Obligee (pronounced “ob – li – jee”): Is the party who receives the benefit of the bond. The city, other government agency requiring the bond, or a general contractor for subcontractors, is the Obligee on the bond.
OTHER TERMS AND QUESTIONS ON SURETY BONDING
What is a Surety Bond? A surety bond is a written agreement that usually provides for monetary compensation in case the principal fails to perform the acts as promised. There are many different types of surety bonds, but the two general categories are contract and commercial surety bonds.
Surety Bonding versus more common lines of insurance: In traditional insurance, the risk is transferred to the insurance company. In suretyship, the risk remains with the principal. The protection of the bond is for the obligee.
In traditional insurance, the insurance company takes into consideration that a certain amount of the premium for the policy will be paid out in losses.
In true suretyship, the premiums paid are “service fees” charged for the use of the surety company’s financial backing and guarantee.
In underwriting traditional insurance products the goal is “spread of risk.” In suretyship, surety professionals view their underwriting as a form of credit so the emphasis is on prequalification and selection.
What is Personal Indemnity? It is common for a surety to request the indemnity of the owners of a closely held corporation. Typically, the spouse’s indemnity also is required because personal assets are jointly owned. The two main reasons for this requirement are that the surety requires all personal assets to be available to back the guarantee and that there is less chance a principal will avoid its responsibilities if its personal assets are at stake.
How does collateral security relate to a surety bond? If an underwriter is unable to approve a bond request based on the qualifications given by the principal, the company may suggest depositing some form of collateral as an inducement to write the bond. In practice, many bonds are written on this basis, particularly ones that are considered financial guarantees.

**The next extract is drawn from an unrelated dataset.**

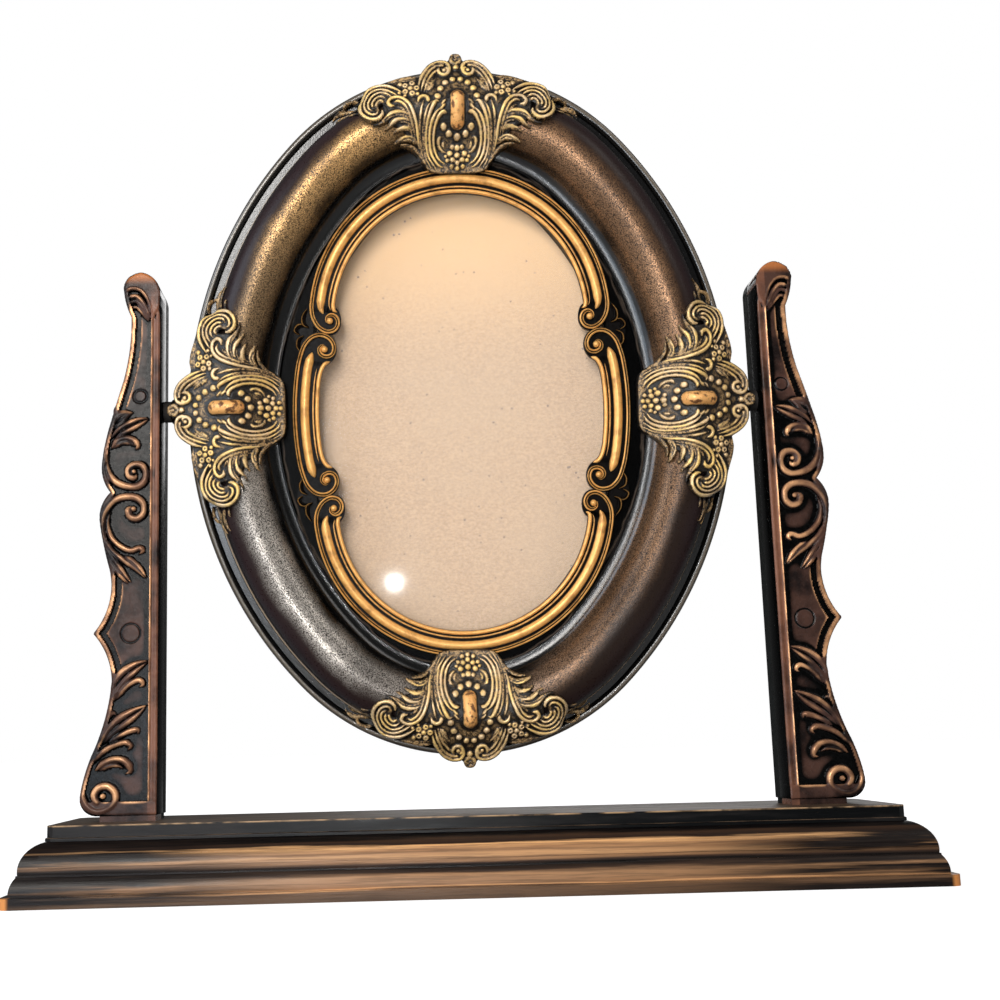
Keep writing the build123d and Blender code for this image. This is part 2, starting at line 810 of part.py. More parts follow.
def turn_button(x, z, inward):
    """A pressed strip with a rounded end that swings over the board to hold it in."""
    eye = button_width / 2
    strip = Rectangle(button_length - button_width, button_width)
    strip = Pos(button_length / 2 - eye, 0) * strip
    shape = strip + Circle(eye) + Pos(button_length - button_width, 0) * Circle(eye)
    shape -= Circle(button_screw_radius + button_clearance)
    plate = extrude(shape, button_thickness)
    y = frame_back + button_gap + button_thickness
    return Pos(x, y, z) * Rot(90, 0, 0) * Rot(0, 0, inward) * plate


def button_screws():
    screws = []
    for x, z, _ in button_places():
        length = button_thickness + 2 * button_gap + button_screw_depth
        screw = wood_screw(button_screw_radius, length, button_head_radius, button_head_height)
        y = frame_back + button_thickness + 2 * button_gap
        screws.append(Pos(x, y, z) * Rot(90, 0, 0) * screw)
    return Compound(children=screws)


# Pivots


def pivot_screw(side):
    """A domed screw, head outside the post, threaded into the frame's lug."""
    start = head_plane() + running_gap
    end = inner_face - lug_gap - pivot_engagement
    dome = (pivot_head_radius ** 2 + pivot_head_height ** 2) / (2 * pivot_head_height)
    head = Cylinder(
        pivot_head_radius, pivot_head_height, align=(Align.CENTER, Align.CENTER, Align.MIN)
    )
    head = head & Pos(0, 0, pivot_head_height - dome + 0.3) * Sphere(dome)
    shank = Pos(0, 0, end - start) * Cylinder(
        pivot_shank_radius, start - end, align=(Align.CENTER, Align.CENTER, Align.MIN)
    )
    return Pos(side * start, 0, 0) * Rot(0, side * 90, 0) * (head + shank)


def friction_washer(side):
    """The spacer between a lug and its post, which turns with the frame."""
    thickness = lug_gap - running_gap
    ring = Cylinder(washer_radius, thickness, align=(Align.CENTER, Align.CENTER, Align.MIN))
    ring -= Cylinder(pivot_shank_radius + thread_fit, 3 * thickness)
    return Pos(side * (inner_face - lug_gap), 0, 0) * Rot(0, side * 90, 0) * ring


def hang(shape):
    """Put a piece of the swinging frame in its place, tilted forward at the top."""
    return Pos(0, 0, pivot_z) * Rot(frame_tilt, 0, 0) * shape


def build_stand():
    save("base_moulding", base_moulding())
    save("base_top_plate", base_plate())
    save("base_cover", base_cover())
    save("base_cover_screws", cover_screws())
    front = left_post_front()
    back = left_post_back()
    save("post_left", front)
    save("post_right", mirror_pair(front))
    save("post_left_back", back)
    save("post_right_back", mirror_pair(back))
    save("post_screws", post_screws())


def build_swing():
    save("oval_frame", hang(oval_frame()))
    save("scroll_liner", hang(scroll_liner()))
    for where in ("top", "bottom", "left", "right"):
        save(f"ornament_{where}", hang(ornament(where)))
    save("glass_pane", hang(glass_pane()))
    save("backing_board", hang(backing_board()))
    names = ("upper_right", "lower_right", "upper_left", "lower_left")
    for name, place in zip(names, button_places()):
        save(f"turn_button_{name}", hang(turn_button(*place)))
    save("turn_button_screws", hang(button_screws()))
    for name, side in (("left", -1), ("right", 1)):
        save(f"pivot_screw_{name}", hang(pivot_screw(side)))
        save(f"friction_washer_{name}", hang(friction_washer(side)))


build_stand()
build_swing()
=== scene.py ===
import json
import math

import bpy
import numpy as np
from mathutils import Matrix, Vector


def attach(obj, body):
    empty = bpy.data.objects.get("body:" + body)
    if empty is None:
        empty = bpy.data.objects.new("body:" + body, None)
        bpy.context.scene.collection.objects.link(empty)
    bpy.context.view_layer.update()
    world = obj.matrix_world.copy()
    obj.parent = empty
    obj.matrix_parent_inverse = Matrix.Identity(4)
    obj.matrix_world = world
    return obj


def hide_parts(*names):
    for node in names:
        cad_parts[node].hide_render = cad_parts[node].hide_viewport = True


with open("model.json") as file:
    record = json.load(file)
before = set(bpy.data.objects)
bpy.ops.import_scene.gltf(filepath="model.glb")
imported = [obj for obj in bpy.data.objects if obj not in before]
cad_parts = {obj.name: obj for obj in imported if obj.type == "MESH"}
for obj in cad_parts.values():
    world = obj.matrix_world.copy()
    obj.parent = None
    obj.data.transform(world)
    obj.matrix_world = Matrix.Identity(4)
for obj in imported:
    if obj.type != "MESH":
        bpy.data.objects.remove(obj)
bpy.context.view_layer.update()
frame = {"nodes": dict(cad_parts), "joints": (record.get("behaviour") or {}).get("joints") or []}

# Finish of the swivel table mirror. The swinging frame is drawn in its own plane: u to the
# right, w up from the middle of the oval, h from the back towards the viewer, in millimetres.

MM = 0.001
joints = {joint["name"]: joint for joint in frame["joints"]}
pivot = Vector(joints["frame_tilt"]["pos_m"])
back_normal = Vector(joints["turn_button_upper_right_turn"]["axis"])
tilt = math.atan2(back_normal.z, back_normal.y)

# Sizes shared with the frame's castings, in millimetres
PIVOT_ABOVE_CENTRE = 2.6
FRAME_BACK = 10.0
HALF_WIDTH = 109.7
HALF_HEIGHT = 138.0
END_CENTRE = 47.0
END_RADIUS = HALF_HEIGHT - END_CENTRE
SIDE_CENTRE = (END_CENTRE ** 2 - (END_RADIUS - HALF_WIDTH) ** 2) / (2 * (HALF_WIDTH - END_RADIUS))
SIDE_RADIUS = HALF_WIDTH + SIDE_CENTRE
JOIN_ANGLE = math.atan2(END_CENTRE, SIDE_CENTRE)
FRAME_WALL = 2.6
STATION_STEP = 2.0
TORUS_RADIUS = 11.4
TORUS_OFFSET = 18.7
TORUS_HEIGHT = 13.65
BED_OFFSET = 36.5
INNER_FACE = 119.5
POST_FRONT = -10.0
POST_SHELL = 13.2
BASE_TOP = 27.8


def hang(points):
    """Frame-plane millimetres (u, w, h) to metres in the row frame."""
    u, w, h = np.asarray(points, float).T
    y = FRAME_BACK - h
    z = w - PIVOT_ABOVE_CENTRE
    c, s = math.cos(tilt), math.sin(tilt)
    return np.column_stack([u, y * c - z * s, y * s + z * c]) * MM + np.array(pivot)


# Camera, floor and light; CAMERA_FOCAL and CAMERA_AXIS are in pixels of the square image

IMAGE = 1000.0
CAMERA_FOCAL = 1336.989
CAMERA_AXIS = (411.812, 524.162)
CAMERA_PLACE = (-29.971, -524.0, 54.405)
CAMERA_YAW, CAMERA_PITCH, CAMERA_ROLL = -0.017, 0.162, -0.024
AMBIENT = 0.10
FLOOR_LIFT = 0.80
FLOOR_HALF = 6.0
COOL = (0.74, 0.86, 1.0)
WHITE = (1, 1, 1)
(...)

Forms of collateral: Only certain bonding companies will allow collateral to be used to secure a bond. The types of collateral allowed vary from one company to another. However, typically the following three forms are usually acceptable: Certificates of Deposit, Irrevocable Letter of Credit, and the use of Real Estate.

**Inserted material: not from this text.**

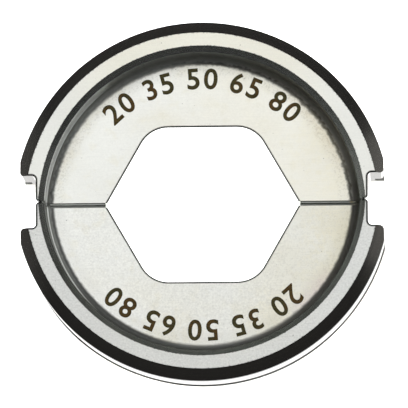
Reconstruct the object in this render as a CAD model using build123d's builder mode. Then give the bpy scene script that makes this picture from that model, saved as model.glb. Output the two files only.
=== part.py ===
from build123d import *
from math import radians, sin, tan
import os

# Crimping die for a hand-held press: two half dies, closed on each other.
# The die lies on its rear rims. The origin is on the crimp axis, level with those rims.
# +Z runs along the crimp axis, +X along the parting plane and +Y the way the press closes.
# Both halves are the same part, and the lower one is the upper one turned half round.
# All sizes are in millimetres.

# Seat: the half-round back that the press's jaw holds
seat_radius = 23.0
seat_centre_drop = 1.0      # the seat's axis lies this far beyond the parting plane
body_width = 20.0           # along the crimp axis, over both rims
side_flat_depth = 0.8       # the flats at the ends of the seat are cut this far into it
lead_in = 1.4               # chamfer on both edges of the seat

# Slot round the back, which the press's retaining pin drops into
slot_width = 5.2
slot_depth = 1.5
slot_edge_break = 0.2

# Rim round each face, and the recess inside it, which leaves the web that does the crimping
rim_width = 1.6             # the flat land between the rim's two chamfers
recess_chamfer = 0.75
recess_depth = 5.0
recess_root_radius = 1.1    # on the front, where the wall meets the web

# Side notches, open at the parting plane, which clear the press's guides
notch_height = 3.2          # in each half, measured from the parting plane
notch_wall = 1.0            # left between the notch and the recess
notch_corner_radius = 0.5   # on the notch's corners, and where it meets the parting plane

# Crimp opening: a hexagon, closed up from a half in each die
across_flats = 19.05
mouth_relief = 1.8          # the mouth is this much wider than a true hexagon's corners
flank_angle = 60.0          # to the parting plane
crimp_corner_radius = 3.8

# Broken edges
edge_break = 0.15           # round the notches and the hexagon
parting_edge_break = 0.3    # along the parting plane

# Places worked out from the sizes above
half_height = seat_radius - seat_centre_drop
half_width = body_width / 2
web_half_width = half_width - recess_depth
slot_floor_radius = seat_radius - slot_depth
rim_outer_radius = seat_radius - lead_in
rim_inner_radius = rim_outer_radius - rim_width
recess_radius = rim_inner_radius - recess_chamfer
flat_x = seat_radius - side_flat_depth
notch_x = recess_radius + notch_wall
crimp_depth = across_flats / 2
mouth_width = across_flats / sin(radians(flank_angle)) + mouth_relief
crimp_top_half = mouth_width / 2 - crimp_depth / tan(radians(flank_angle))

seat_section = Plane((0, -seat_centre_drop, half_width), x_dir=(1, 0, 0), z_dir=(0, -1, 0))
seat_axis = Axis((0, -seat_centre_drop, 0), (0, 0, 1))

os.makedirs("parts", exist_ok=True)

with BuildPart() as upper_half:
    # Section through the seat's axis, turned about it. The rear is like the front, but for the
    # corner at the recess's root, which is square there and rounded on the front
    with BuildSketch(seat_section) as section:
        with BuildLine():
            Polyline(
                (0, 0),
                (slot_floor_radius, 0),
                (slot_floor_radius, slot_width / 2),
                (seat_radius - slot_edge_break, slot_width / 2),
                (seat_radius, slot_width / 2 + slot_edge_break),
                (seat_radius, half_width - lead_in),
                (rim_outer_radius, half_width),
                (rim_inner_radius, half_width),
                (recess_radius, half_width - recess_chamfer),
                (recess_radius, web_half_width),
                (0, web_half_width),
                close=True,
            )
        make_face()
        mirror(about=Plane.XZ)
        front_root = section.vertices().sort_by_distance((recess_radius, web_half_width))[0]
        fillet(front_root, recess_root_radius)
    revolve(axis=seat_axis)

    # Seen along the crimp axis: parting face, side notches, side flats and half of the hexagon
    with BuildSketch() as outline:
        with BuildLine():
            Polyline(
                (notch_x, 0),
                (notch_x, notch_height),
                (flat_x, notch_height),
                (flat_x, half_height),
                (-flat_x, half_height),
                (-flat_x, notch_height),
                (-notch_x, notch_height),
                (-notch_x, 0),
                close=True,
            )
        make_face()
        fillet(outline.vertices().filter_by_position(Axis.Y, 0, notch_height), notch_corner_radius)
        with BuildSketch(mode=Mode.SUBTRACT) as crimp_profile:
            with BuildLine():
                Polyline(
                    (-mouth_width / 2, 0),
                    (-crimp_top_half, crimp_depth),
                    (crimp_top_half, crimp_depth),
                    (mouth_width / 2, 0),
                    close=True,
                )
            make_face()
            fillet(crimp_profile.vertices().group_by(Axis.Y)[-1], crimp_corner_radius)
    extrude(amount=body_width, mode=Mode.INTERSECT)

    # Broken edges: the notches on both rims, the hexagon on both sides of the web, and the
    # parting face from the hexagon's mouth, which stays sharp, out to the chamfers of the rims
    side_edges = upper_half.edges().filter_by_position(Axis.Y, 0, notch_height).group_by(Axis.Z)
    chamfer(side_edges[0] + side_edges[-1], edge_break)
    crimp_edges = upper_half.edges().filter_by(Axis.Z, reverse=True).filter_by_position(
        Axis.X, -mouth_width / 2, mouth_width / 2
    )
    chamfer(crimp_edges.filter_by_position(Axis.Y, 0, crimp_depth), edge_break)
    parting_edges = upper_half.edges().group_by(Axis.Y)[0]
    chamfer(parting_edges.sort_by(lambda edge: abs(edge.center().X))[2:-6], parting_edge_break)

upper_half.part.label = "upper_half"
export_step(upper_half.part, "parts/upper_half.step")

with BuildPart() as lower_half:
    add(upper_half.part, rotation=(0, 0, 180))

lower_half.part.label = "lower_half"
export_step(lower_half.part, "parts/lower_half.step")
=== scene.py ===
import bmesh
import bpy
import math
from types import SimpleNamespace
from mathutils import Matrix, Vector


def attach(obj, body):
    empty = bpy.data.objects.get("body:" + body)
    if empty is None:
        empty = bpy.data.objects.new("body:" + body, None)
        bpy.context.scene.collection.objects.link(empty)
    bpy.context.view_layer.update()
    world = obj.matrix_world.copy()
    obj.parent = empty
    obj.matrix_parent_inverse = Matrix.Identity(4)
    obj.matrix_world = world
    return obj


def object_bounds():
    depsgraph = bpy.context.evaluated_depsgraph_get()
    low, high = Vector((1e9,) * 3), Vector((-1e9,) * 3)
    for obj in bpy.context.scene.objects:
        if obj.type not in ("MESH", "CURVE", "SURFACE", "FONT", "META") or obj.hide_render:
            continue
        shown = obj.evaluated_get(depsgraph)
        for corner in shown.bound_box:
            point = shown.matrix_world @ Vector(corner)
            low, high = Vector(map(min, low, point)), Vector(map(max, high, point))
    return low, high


# Crimping die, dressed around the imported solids. Things are placed in metres, as in the frame, and the
# steel's looks are worked out in millimetres from the place on the part

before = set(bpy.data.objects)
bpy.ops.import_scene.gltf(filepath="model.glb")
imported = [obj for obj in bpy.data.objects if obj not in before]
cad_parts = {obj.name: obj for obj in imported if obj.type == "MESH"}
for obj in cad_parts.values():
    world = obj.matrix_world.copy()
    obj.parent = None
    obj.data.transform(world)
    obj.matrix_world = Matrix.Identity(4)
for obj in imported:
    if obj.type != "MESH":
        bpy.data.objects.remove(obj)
cad_box = [list(corner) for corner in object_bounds()]
MM = 0.001

# Sizes of the solids, in millimetres
body_width = cad_box[1][2] / MM
flat_x = cad_box[1][0] / MM
seat_radius = 23.0
seat_centre_drop = 1.0
lead_in = 1.4
slot_width = 5.2
slot_depth = 1.5
slot_edge_break = 0.2
rim_width = 1.6
recess_chamfer = 0.75
recess_depth = 5.0
recess_root_radius = 1.1
notch_height = 3.2
notch_wall = 1.0
notch_corner_radius = 0.5
across_flats = 19.05
mouth_relief = 1.8
flank_angle = math.radians(60)
crimp_corner_radius = 3.8
edge_break = 0.15
parting_edge_break = 0.3

# Places worked out from the sizes, in millimetres
half_width = body_width / 2
web_half_width = half_width - recess_depth
slot_floor_radius = seat_radius - slot_depth
slot_half_width = slot_width / 2 + slot_edge_break
rim_outer_radius = seat_radius - lead_in
rim_inner_radius = rim_outer_radius - rim_width
recess_radius = rim_inner_radius - recess_chamfer
web_radius = recess_radius - recess_root_radius
notch_x = recess_radius + notch_wall
crimp_depth = across_flats / 2
mouth_half_width = (across_flats / math.sin(flank_angle) + mouth_relief) / 2

# Marking: a row of plain figures along an arc about each seat's axis, as a film partly sunk in the web
marking_text = "20 35 50 65 80"
marking_height = 2.6 * MM
marking_radius = 15.2 * MM
marking_advance = 2.0 * MM
marking_space = 1.05 * MM
marking_thickness = 0.02 * MM
marking_sink = marking_thickness / 4
marking_boldness = 0.02
marking_curve_steps = 6

# Height of the finest bumps in the steel and in the marking
bump_height = 0.004 * MM

# Photograph: its frame, its scale on the plane of the front rims, where the crimp axis meets that plane,
# and how the camera leans and rolls
picture_width_px = 408
scale_per_px = 0.12193 * MM
axis_px = (201.6, 200.0)
view_lean_x = 0.03
view_lean_y = -0.107
camera_distance = 1.0
camera_roll_deg = 0.4
sensor_width_mm = 36.0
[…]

Broker: Individual or organization representing a contractor in soliciting, negotiating or buying a surety bond and rendering services incidental to these functions. By law, a broker also may be allied with the surety company for certain purposes, such as delivery of a bond or collection of payment. R S Bonding & Insurance Agency, Inc. is a broker.
Contractual Liability: Liability assumed under a written contract.

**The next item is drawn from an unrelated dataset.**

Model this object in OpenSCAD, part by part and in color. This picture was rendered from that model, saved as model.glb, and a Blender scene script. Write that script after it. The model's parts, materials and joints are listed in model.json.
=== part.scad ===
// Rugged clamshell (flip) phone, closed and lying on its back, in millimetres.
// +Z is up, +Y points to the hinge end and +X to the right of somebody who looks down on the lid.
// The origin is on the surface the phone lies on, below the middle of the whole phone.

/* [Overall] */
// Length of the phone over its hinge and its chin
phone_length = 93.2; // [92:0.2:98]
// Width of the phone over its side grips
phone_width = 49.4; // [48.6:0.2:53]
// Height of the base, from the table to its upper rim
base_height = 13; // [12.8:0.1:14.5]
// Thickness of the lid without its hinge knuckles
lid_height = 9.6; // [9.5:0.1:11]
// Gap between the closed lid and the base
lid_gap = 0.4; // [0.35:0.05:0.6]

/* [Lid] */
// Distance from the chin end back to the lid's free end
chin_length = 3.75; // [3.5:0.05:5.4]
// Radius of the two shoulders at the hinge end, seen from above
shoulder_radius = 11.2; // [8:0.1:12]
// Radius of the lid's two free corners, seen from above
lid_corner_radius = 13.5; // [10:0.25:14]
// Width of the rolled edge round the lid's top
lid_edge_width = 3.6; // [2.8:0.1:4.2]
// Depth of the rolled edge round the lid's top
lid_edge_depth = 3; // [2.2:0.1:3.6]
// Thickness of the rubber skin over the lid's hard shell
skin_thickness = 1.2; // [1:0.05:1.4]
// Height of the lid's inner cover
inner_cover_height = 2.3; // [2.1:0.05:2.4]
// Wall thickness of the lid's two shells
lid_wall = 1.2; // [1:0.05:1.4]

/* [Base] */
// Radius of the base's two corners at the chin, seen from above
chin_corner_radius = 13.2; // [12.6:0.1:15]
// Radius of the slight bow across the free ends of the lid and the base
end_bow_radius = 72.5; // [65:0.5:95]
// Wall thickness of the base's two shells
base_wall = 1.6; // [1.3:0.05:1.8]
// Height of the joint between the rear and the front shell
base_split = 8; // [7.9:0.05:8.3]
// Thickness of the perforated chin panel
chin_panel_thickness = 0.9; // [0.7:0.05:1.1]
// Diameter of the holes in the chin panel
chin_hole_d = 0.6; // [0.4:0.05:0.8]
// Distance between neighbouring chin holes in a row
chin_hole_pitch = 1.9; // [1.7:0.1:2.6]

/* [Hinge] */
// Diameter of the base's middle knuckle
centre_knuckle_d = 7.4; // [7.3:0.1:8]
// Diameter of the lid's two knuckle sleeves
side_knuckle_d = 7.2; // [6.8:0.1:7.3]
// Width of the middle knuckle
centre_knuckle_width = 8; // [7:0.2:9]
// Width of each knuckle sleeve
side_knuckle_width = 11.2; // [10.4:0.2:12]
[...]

Discovery Period: Under certain surety bonds, the time allowed to discover, after termination of the bond, that a loss has occurred. The terminated bond covers the loss if it is discovered during the specified time period.
Environmental Remediation Contract: A broad class of construction contracts covering remediation of environmental damage.
Fiduciary: A corporation, person or other entity who occupies a position of trust; especially one who manages another’s affairs.
General Indemnity Agreement (GIA): Agreement by which one party agrees to indemnify a second party for losses suffered by the second party.
Non-Compliance: Failure to obtain surety bonding for a public project. Board members of public entities have been held personally responsible for losses resulting from defaults by contractors who should have been covered by surety bonds.
Premium: Payment required for surety bonds.
Pre-qualification: A rigorous review performed by the surety to certify that a contractor is capable of performing the work in accordance with the terms and conditions of the contract.
Producer: The agent/broker responsible for writing the surety bond.
Reinsurance: Insurance that involves acceptance by one insurer, called the re-insurer, of all or a part of the exposures covered by another insurer.
Risk: Possibility of loss or exposure to loss. Probability or chance of loss. Peril which may cause loss.
Risk Control: All methods of reducing the frequency and/or severity of losses including exposure avoidance, loss prevention and loss reduction.
Surety: A company licensed in one or more states to write surety bonds. The U.S. Treasury Department maintains a list of surety companies that
it has qualified to write surety bonds for U.S. Government projects. The surety stands ready to facilitate completion by: providing trained personnel to consult and solve problems; bringing in a completion contractor; paying subcontractors and suppliers and arranging financial assistance for the contractor.
Surety Bond: An agreement guaranteeing that a principal will carry out the contractual obligations the principal has agreed to perform or, alternatively, to compensate the other parties to the contract for losses resulting from the principal’s failure to perform. Under many surety bonds, the principal is a contractor.
Surety Bonding: The process of pre-qualifying the contractor (principal) and guaranteeing to the project owner (obligee) that the contractor will fulfill the contract’s terms and conditions and pay subcontractors and suppliers.
Surety Credit: Contractors qualify for surety credit following an analysis of their financial statements, integrity and abilities by the surety underwriter.
Surety Underwriter: An employee of the surety company who evaluates applications for surety bonds and determines the terms under which the applicant will be bonded.
Suretyship: An extension of credit without funds being dispersed (unless there is a default by the contractor principal on the bonds.) The surety is the third party to whom an owner (obligee) can turn if a contractor fails or cannot perform its obligations.